▼
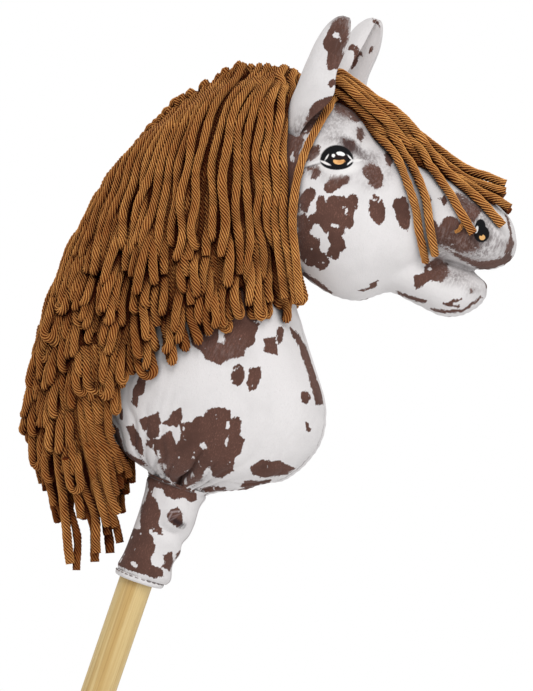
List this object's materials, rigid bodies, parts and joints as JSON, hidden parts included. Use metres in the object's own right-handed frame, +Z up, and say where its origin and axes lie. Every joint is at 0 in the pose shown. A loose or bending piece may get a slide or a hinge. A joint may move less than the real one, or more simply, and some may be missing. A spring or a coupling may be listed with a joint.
{
  "type": "hobby horse",
  "caption": "Stuffed plush horse head on a plain wooden stick, with printed coat patches, yarn mane and forelock, upright ears and a gathered sleeve over the stick.",
  "frame": {"origin": "centre of the stick's lower end face", "axes": "+Z up along the stick, +X the way the horse faces, +Y towards the horse's left side"},
  "size_m": [0.3202, 0.1314, 0.9811],
  "materials": {
    "pine": "sanded, unvarnished",
    "plush": "short-pile plush with printed brown patches",
    "plush_lining": "short-pile plush",
    "stuffing": "loose fibre filling",
    "felt": "matte",
    "thread": "twisted",
    "steel": "plain",
    "yarn": "thick plied yarn"
  },
  "bodies": {
    "root": {"stick": "pine", "stick_end_pad": "felt", "sleeve": "plush", "sleeve_hem": "plush", "gather_thread": "thread", "sleeve_tack": "steel", "neck_filling": "stuffing", "neck_panel_right": "plush", "neck_panel_left": "plush", "head_filling": "stuffing", "head_panel_right": "plush", "head_panel_left": "plush", "jaw_filling": "stuffing", "jaw_cover": "plush", "ear_right": "plush", "ear_left": "plush", "ear_lining_right": "plush_lining", "ear_lining_left": "plush_lining", "mane_tape": "thread", "mane_right_1": "yarn", "mane_right_2": "yarn", "mane_right_3": "yarn", "mane_right_4": "yarn", "mane_right_5": "yarn", "mane_right_6": "yarn", "mane_right_7": "yarn", "mane_right_8": "yarn", "mane_right_9": "yarn", "mane_left_1": "yarn", "mane_left_2": "yarn", "mane_left_3": "yarn", "mane_left_4": "yarn", "mane_left_5": "yarn", "mane_left_6": "yarn", "forelock_bundle": "yarn", "cheek_strand_right": "yarn", "cheek_strand_left": "yarn", "forelock_strand_right_1": "yarn", "forelock_strand_right_2": "yarn", "forelock_strand_right_3": "yarn", "forelock_strand_right_4": "yarn", "forelock_strand_left_1": "yarn", "forelock_strand_left_2": "yarn"}
  },
  "joints": []
}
▲
▶ **Aim**
Check each line above for the string "bodies" and show the ones that have it.

▶ **Result for this task**
List this object's materials, rigid bodies, parts and joints as JSON, hidden parts included. Use metres in the object's own right-handed frame, +Z up, and say where its origin and axes lie. Every joint is at 0 in the pose shown. A loose or bending piece may get a slide or a hinge. A joint may move less than the real one, or more simply, and some may be missing. A spring or a coupling may be listed with a joint.
  "bodies": {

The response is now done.